Prashant Choudhary Anish Gupta
XIMB XIMBuh14080@stu.ximb.ac.in uh14057@stu.ximb.ac.in
German Crisis and criticality of Euro in it
Germany is the largest economy of the Euro zone and 5th largest GDP of the world. In 2013 when Greece and other Euro zone nations like Spain were taking a beating, Germany was getting praises for its resilience and dynamism. But now the picture is changing. Germany witnessed the dip in GDP for the second quarter reaching -0.6 %. At the same time European Union saw 0 % growth in this quarter which highlights that something is seriously wrong. If it will become a recession then this will be the third recession after 2008 which has been names as Triple Dip Recession. The investments have severely declined in Germany in recent years. It received 4th lowest investment among all European nations in 2013. German Economy which relies heavily on exports of motor vehicles, machinery and Chemicals has also seen a decline in demand.
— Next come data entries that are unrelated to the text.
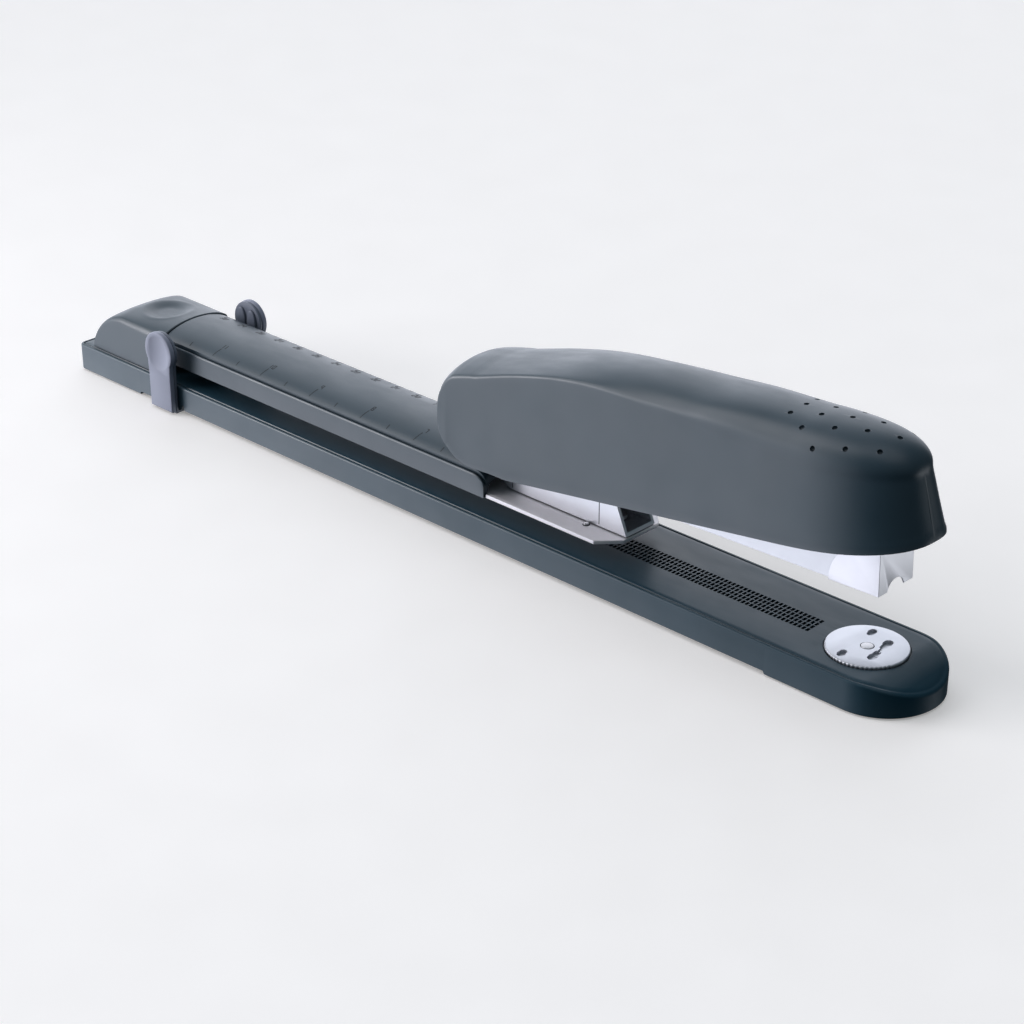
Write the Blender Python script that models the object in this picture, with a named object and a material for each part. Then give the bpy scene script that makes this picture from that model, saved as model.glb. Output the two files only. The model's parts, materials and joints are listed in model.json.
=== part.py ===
"""Long reach desk stapler: a 300 mm throat stapler with a fixed long arm, a ruler cover, a
hinged stapling head, a turnable anvil and a sliding paper guide.

Frame: +X runs along the base towards the stapling head's nose, +Y to the left of someone facing
+X, +Z up. The origin is on the table plane, on the mid-plane, under the staple line.
Every length in this file is in millimetres; MM turns it into Blender's metres when a mesh is made.
"""
import math

import bmesh
import bpy
from mathutils import Matrix, Vector

MM = 0.001
GAP = 0.3                      # clearance between neighbouring pieces

# Base
BASE_REAR = -352.0
BASE_CORNER = 2.5              # plan radius of the two rear corners
BASE_HALF = 18.9
BASE_TOP = 10.4
BASE_WALL = 2.2
BASE_NOSE_CENTRE = 0.6         # centre of the round front end
BASE_NOSE_DROP = 4.4           # how far the top falls at the very front
FRONT_PAD_CENTRE = -0.5          # centre of the front sole's round end
FRONT_PAD_HALF = 16.1
NOSE_POCKET_TOP = 4.4          # height of the hollow under the falling nose
NOSE_POCKET = (6.6, 14.4)      # front x and half width of the full height hollow
FRONT_FOOT_END = -27.0         # the front foot runs from here to the nose
REAR_FOOT_END = -316.0         # the rear foot runs from here to the rear end
UNDERCUT = 1.3                 # height of the base's lower edge between the feet
PAD_DEPTH = 0.4                # how far the rubber feet stand below the base's walls
RIB_START, RIB_END = -104.0, -23.5
RIB_PITCH = 1.5
RIB_HALF = 4.2
RIB_DEPTH = 0.6
STIFFENER_REAR, STIFFENER_FRONT = -340.0, 6.0
STIFFENER_HALF = 14.0
STIFFENER_LOW = 2.4
STIFFENER_TOP = BASE_TOP - BASE_WALL - GAP
STIFFENER_SHEET = 1.2
PAD_THICK = 2.1

# Anvil
ANVIL_X = -5.0
ANVIL_RADIUS = 12.3
ANVIL_TOP = 11.1
ANVIL_THICK = 1.2
ANVIL_STAPLE_OFFSET = 4.4      # from the disc's centre to each clinching groove
CLINCH_DEPTH = 0.5
STEM_RADIUS = 1.5
STEM_HEAD_RADIUS = 2.1
BUTTON_RADIUS = 6.2
BUTTON_LOW, BUTTON_HIGH = 1.2, 3.0     # the gap above it is the anvil's 2 mm lift

# Arm
THROAT_TOP = 16.0              # underside of the arm's steel plate
PLATE_THICK = 1.2
PLATE_HALF = 14.8
PLATE_FRONT = -91.0
PLATE_CUT = 6.5                # the plate's front corners are cut at 45 degrees
ARM_REAR = -338.0
ARM_CHANNEL_REAR, ARM_CHANNEL_FRONT = -332.0, -150.0
ARM_CHANNEL_HALF = 9.0
ARM_FLANGE_HALF = 12.5
ARM_CHANNEL_RISE = 5.6
ARM_SHEET = 1.2
SEAM_X = -305.5                # between the rear housing and the arm cover
COVER_FRONT = -144.0
COVER_HALF = 15.5
COVER_EDGE = 23.2              # height of the cover's long top edge
COVER_CREST = 28.0
COVER_WALL = 1.8

# Rear housing
HOUSING_REAR = -344.4
HOUSING_HALF = 17.5            # at the foot of its walls, which lean in towards the top
HOUSING_EDGE_HALF = 15.6
HOUSING_EDGE = (24.6, 23.5)    # side edge height at the rear and at the seam
HOUSING_CREST = (26.7, 28.2)   # middle height at the rear and at the seam
HOUSING_WALL = 1.5
REAR_RADIUS = 15.0             # quarter round at the rear end
DISH_X = -320.5
DISH_RADIUS = 30.0             # sphere that presses the thumb dish
DISH_DEPTH = 1.3
BLOCK_REAR, BLOCK_FRONT, BLOCK_HALF = -338.0, -307.0, 13.0
REAR_SCREW_X = -324.0
REAR_SCREW_Y = 7.0
SCREW_RADIUS = 1.8
SCREW_HEAD_RADIUS = 3.4
SCREW_LOW = 3.2                # underside of the screw heads

# Pivot and bracket
PIVOT = (-139.0, 46.0)         # x and z of the head's hinge pin
PIN_RADIUS = 2.0
PIN_HEAD_RADIUS = 3.4
PIN_HEAD = (-12.8, -11.3)      # y of the pin's head
PIN_END = 12.6
PIN_GROOVE = (11.2, 12.0)      # y of the groove for the retaining ring
PIN_GROOVE_RADIUS = 1.4
EAR_RADIUS = 6.5
CHEEK_OUT = 6.7
CHEEK_THICK = 1.1
RIVET_RADIUS = 1.9
RIVET_HEAD_RADIUS = 3.2
BRACKET_RIVETS = (-101.0, -130.0)
BRACKET_WEB = THROAT_TOP + PLATE_THICK + GAP
BRACKET_REAR = -144.5
SPRING_X = -113.0              # the lift spring and the handle spring stand one above the other

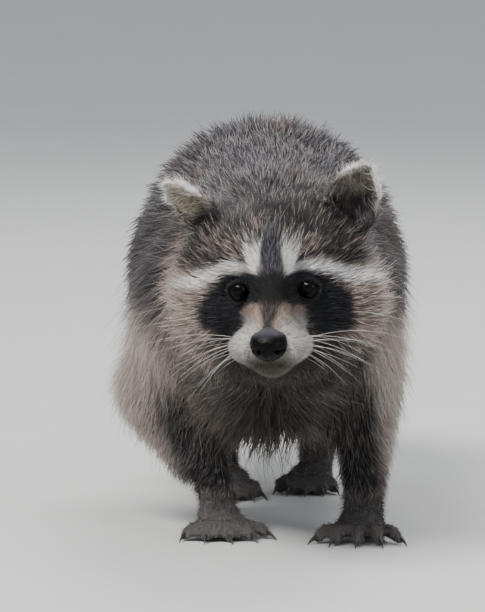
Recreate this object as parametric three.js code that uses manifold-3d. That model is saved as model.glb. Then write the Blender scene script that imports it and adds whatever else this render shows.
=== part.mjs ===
// A life-size raccoon, standing still in mid-walk with its head low, as a museum model.
// Units are millimetres. +Z is up, the animal faces -Y and its left side is +X. The four paws stand
// on the floor at Z = 0, and the origin lies on the floor under the middle of the whole animal.
//
// Every outer surface lies at the tips of the coat. The body is described the way an anatomist
// blocks it in: a few rounded masses (skull, cheeks, rib cage, haunch and so on) that melt into each
// other. Each named piece is a loft whose rings are cast outwards from a line inside the body until
// they reach the surface of those masses.

import * as THREE from "three";
import { mergeVertices } from "three/addons/utils/BufferGeometryUtils.js";
import Module from "manifold-3d";

const wasm = await Module();
wasm.setup();

// ---------------------------------------------------------------------------------------------
// Driving dimensions

const CLEARANCE = 0.3; // gap between neighbouring pieces

// The head has a frame of its own: origin midway between the eyes, nose towards -Y.
const HEAD_PLACE = { x: 3, y: -272, z: 176 };
const HEAD_TURN = { pitch: 8, yaw: -6, roll: -2.6 }; // degrees
const EYE = { x: 21, y: -2.5, z: 0, radius: 8.6 };
const NOSE = { y: -61, z: -24, width: 23, height: 18 };
const EAR = { length: 41, halfWidth: 19, cup: 13, thickness: 4 };
const EARS = {
  left: { base: [40, 44, 29], outward: 27, turned: -4 }, // cup open to the front
  right: { base: [-43, 44, 30], outward: -46, turned: -42 }, // swivelled to the side
};

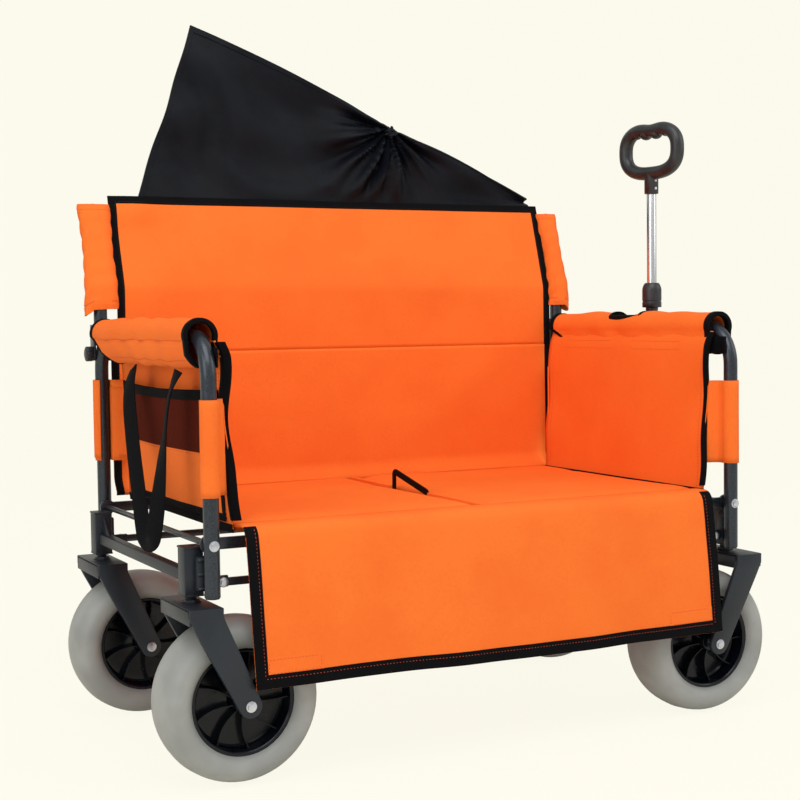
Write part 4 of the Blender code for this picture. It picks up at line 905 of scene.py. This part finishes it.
arm_size = (0.17, 0.4)
notch_low, notch_high = -0.03, 0.045
for end, x in ends:
    shape = arm_shape(x)
    sleeve = draped(60, 90, arm_size, shape)
    bmesh.ops.remove_doubles(sleeve, verts=sleeve.verts, dist=1e-5)
    if x > 0:
        gone = [f for f in sleeve.faces if f.calc_center_median().x > 0.3675
            and notch_low < f.calc_center_median().y < notch_high]
        bmesh.ops.delete(sleeve, geom=gone, context="FACES")
    arm = piece(end + "_padded_armrest", sleeve, orange_cloth, end + "_end", end + "_armrest", thick=0.0032,
        crease=50)
    mouths = trims(arm_size, shape, (60, 2, 0, 1, -0.006, 0.018), (60, 2, 0, 1, 0.98, 1.006))
    if x > 0:
        for y in (notch_low, notch_high):
            v = (y - arm_front) / (arm_back(0.54) - arm_front)
            wedge = draped(30, 2, arm_size, shape, (0.02, 0.56, v - 0.007, v + 0.007))
            gone = [f for f in wedge.faces if f.calc_center_median().x < 0.366]
            bmesh.ops.delete(wedge, geom=gone, context="FACES")
            mouths.append(wedge)
        mouths.append(bar((0.3655, notch_low - 0.001, 0.5455), (0.3695, notch_high + 0.001, 0.5495), 0.0012))
    piece(end + "_armrest_binding", mouths, binding, end + "_end", thick=0.0056, bevel=0.0012)
    lines = [stitched(shape, [(u0, 0.02), (u0, 0.98)], 0.0018, arm_size) for u0 in (0.78, 0.94)]
    piece(end + "_armrest_seams", lines, orange_thread, end + "_end")


# Mesh pocket: black net over plain cloth on the outside of the left-hand end wall, sagging open at its
# mouth. Black tape edges it all round, and it is sewn to the wall along its bottom and ends.
net = Finish("black_net", 0.9, Specular_IOR_Level=0.05)
net_u, net_v, _ = net.axis(net.node("UVMap", {"uv_map": "metres"}))
net_pitch = 0.003
across_net = (net_u / net_pitch).ping(0.5)
along_net = (net_v / net_pitch + (net_u / net_pitch) * 0.5).ping(0.5)
threads = (across_net.below(0.17) + along_net.below(0.17)).above(0.5)
net.colour(net.noise(300), (0.07, 0.0085, 0.0035), (0.105, 0.013, 0.005))
net.feed(net.skin.inputs["Alpha"], threads * 0.12 + 0.86)
pocket_low, pocket_high, pocket_half = 0.312, 0.47, 0.19
pocket_size = (2 * pocket_half, pocket_high - pocket_low)


def pocket_shape(u, v):
    y, z = -pocket_half + 2 * pocket_half * u, pocket_low + (pocket_high - pocket_low) * v
    stands = 0.0024 + 0.013 * sin(pi * u) ** 0.7 * sin(pi * min(1.0, 0.12 + v) / 2)
    sag = 0.0012 * sin(pi * u) * waver(y * 14, z * 16, 5.0)
    return -(wall_line(z) + stands + sag), y, z - 0.004 * sin(pi * u) * v ** 3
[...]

This forced the government to downgrade the growth forecast from 2% GDP growth to 1.2 % growth. The main reasons for this decline in exports are the strong euro currency and low inflation. Moreover the Ukraine Crisis and chaotic Middle East is also contributing to the cause. China’s slowdown and the impact of Russian sanctions have also hurt the German economy as China alone imports German goods worth 67 billion euro every year.
Role of Euro in Crisis
According to the analysis by many analysts, the European Debt Crisis’s main cause was the wild fiscal extravagant spending by non-core countries on expansion in welfare state model and rising public sector wages. The main reason for this spending was low interest rates and strong euro. So Euro was directly and indirectly involved in triggering the crisis.